Book Review: Nanjing Requiem

Ha Jin's previous books include Waiting, which won the PEN/Faulkner Award and the National Book Award, and War Trash, which won the PEN/Faulkner Award. This book is a departure from his usual subject matter, the fully imagined novel, in that much of the story has already been covered by Iris Chang in The Rape of Nanking. Ha Jin has written a paean of praise for Minnie Vautrin, an American missionary who chose to stay behind and try to protect Jinling Women's College when the Japanese invaded Nanjing and killed more than 300,000 Chinese residents. Ha Jin's interest in Minnie is born of the fact that she is an almost forgotten figure in the West.

The story is narrated by Minnie's fictional assistant, Anling, who is all-knowing and completely devoted to Minnie, who was known in Nanjing as the Living Bodhisattva, the Goddess of Mercy, because of her tireless protection of the suffering Chinese. The college grounds could comfortably shelter 2,000 people--but 10,000 were living there. Minnie tried to find ways to ensure food, shelter and sanitation for all of them.

The most poignant part of the story is her continuing belief that the Japanese command would be reasonable. After all, she was sheltering only women and children, not generals. Time and again, the Japanese would promise to send aid in the form of a cadre of soldiers who would protect the women. They turned out to be torturers and rapists, the same as those Minnie went to protest against.
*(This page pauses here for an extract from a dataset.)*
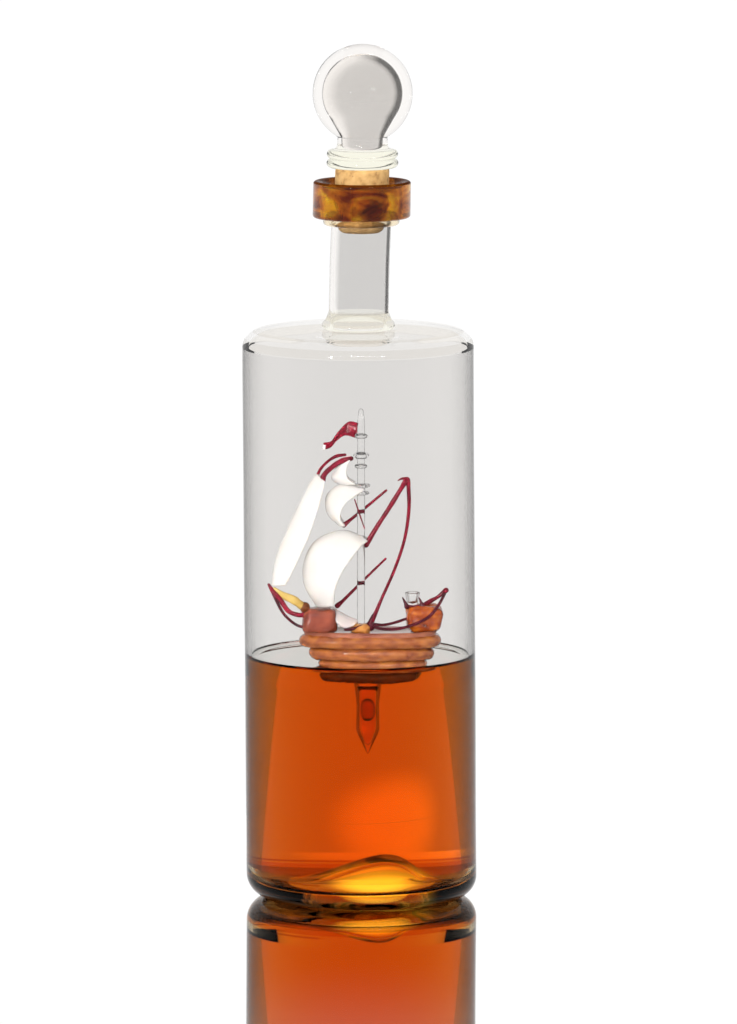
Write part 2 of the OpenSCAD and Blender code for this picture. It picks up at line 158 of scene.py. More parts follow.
def bridge(a, b):
    """Faces between two rings of point numbers. A ring of one point is a pole."""
    if len(a) == len(b) == 1:
        return []
    faces = []
    count = max(len(a), len(b))
    for k in range(count):
        n = (k + 1) % count
        if len(a) == 1:
            faces.append((a[0], b[n], b[k]))
        elif len(b) == 1:
            faces.append((a[k], a[n], b[0]))
        else:
            faces.append((a[k], a[n], b[n], b[k]))
    return faces


def bridged(rings):
    """Faces along a row of rings."""
    return [face for a, b in zip(rings, rings[1:]) for face in bridge(a, b)]


def arc(cx, cz, r, start, end, steps=10):
    """Points on an arc in the (radius, height) plane, angles in degrees."""
    out = []
    for i in range(steps + 1):
        a = math.radians(start + (end - start) * i / steps)
        out.append((cx + r * math.cos(a), cz + r * math.sin(a)))
    return out


def line(p, q, steps):
    """Evenly spaced points from p to q, without q."""
    return [(p[0] + (q[0] - p[0]) * i / steps, p[1] + (q[1] - p[1]) * i / steps) for i in range(steps)]


def lathe(profile, segments=160, wave=0.0, seed=0.0):
    """Revolves a profile of (radius, height). wave is a slow hand-blown waviness in millimetres."""
    points, rings = [], []
    for r, z in profile:
        if r < 1e-6:
            rings.append([len(points)])
            points.append((0, 0, z))
            continue
        ring = []
        for k in range(segments):
            a = 2 * math.pi * k / segments
            grown = r
            if wave:
                place = Vector((math.cos(a) * 1.1, math.sin(a) * 1.1, z * 0.022 + seed))
                grown += wave * noise.noise(place) * min(1, r / 10)
            ring.append(len(points))
            points.append((grown * math.cos(a), grown * math.sin(a), z))
        rings.append(ring)
    if len(rings[0]) > 1 and len(rings[-1]) > 1:
        rings.append(rings[0])
    return points, bridged(rings)


def smooth_path(points, steps=8):
    """Catmull-Rom curve through points of any dimension, as Vectors."""
    p = [Vector(q) for q in points]
    p = [p[0] * 2 - p[1]] + p + [p[-1] * 2 - p[-2]]
    out = []
    for i in range(1, len(p) - 2):
        a, b, c, d = p[i - 1:i + 3]
        for k in range(steps):
            t = k / steps
            out.append(0.5 * (2 * b + (c - a) * t + (2 * a - 5 * b + 4 * c - d) * t * t
                              + (3 * b - a - 3 * c + d) * t ** 3))
    out.append(p[-2])
    return out


def rod(points, radii, sides=20, steps=8, ripple=0.04, seed=0.0, closed=False):
    """A drawn glass rod through points, with rounded ends and a slight ripple in its thickness."""
    if closed:
        path, rad = [Vector(p) for p in points], list(radii)
    else:
        path = smooth_path(points, steps)
        rad = [v.x for v in smooth_path([(r, 0, 0) for r in radii], steps)]
    count = len(path)
    rings = []
    side = None
    for i, place in enumerate(path):
        after = path[(i + 1) % count] if closed else path[min(i + 1, count - 1)]
        before = path[i - 1] if closed or i else path[0]
        way = (after - before).normalized()
        if side is None:
            side = way.cross(Vector((0, 0, 1)) if abs(way.z) < 0.8 else Vector((0, 1, 0)))
        side = (side - way * side.dot(way)).normalized()
        up = way.cross(side)
        r = rad[i] * (1 + ripple * noise.noise(place * 0.5 + Vector((seed, 0, 0))) * 2)
        rings.append((place, way, side, up, r))
    if not closed:
        first, last = rings[0], rings[-1]
        cap = [math.radians(a) for a in (75, 50, 25)]
        head = [(first[0] - first[1] * first[4] * math.sin(a), *first[1:4], first[4] * math.cos(a))
                for a in cap]
        tail = [(last[0] + last[1] * last[4] * math.sin(a), *last[1:4], last[4] * math.cos(a))
                for a in reversed(cap)]
        rings = head + rings + tail
    verts, faces = [], []
    for place, way, side, up, r in rings:
        for k in range(sides):
            a = 2 * math.pi * k / sides
            verts.append(place + (side * math.cos(a) + up * math.sin(a)) * r)
    total = len(rings)
    for i in range(total if closed else total - 1):
        j = (i + 1) % total
        for k in range(sides):
            n = (k + 1) % sides
            faces.append((i * sides + k, i * sides + n, j * sides + n, j * sides + k))
    if not closed:
        faces.append(tuple(range(sides - 1, -1, -1)))
        faces.append(tuple((total - 1) * sides + k for k in range(sides)))
    return verts, faces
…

Generalissimo Chiang Kai-shek is not spared in the telling of this shameful story. He decamped early on, leaving troops and civilians without effective leadership. The details of the massacre are utterly horrendous. The Japanese spared no one, using forms of torture hard to fathom. Countless women literally were raped to death or maimed beyond imagining. Minnie tried to minister to them, some of whom had been kidnapped from inside the college walls. Eventually, her immersion in the horror of it all and her feelings of guilt and sorrow at not being able to do more caused her to become unhinged. While she was not in her right mind, she turned on the gas jets in a friend's home and killed herself. When an acquaintance of Ha Jim lamented, "It was her kindness and generosity that undid her," Jin replied: "Yes... at least her story has moved me to write a novel about her. If I succeed, my book might put her soul at peace." One can only hope so. --Valerie Ryan

Shelf Talker: The horrors of the Nanjing massacre, retold by Ha Jin, in the story of the endless kindness and bravery of American missionary Minnie Vautrin.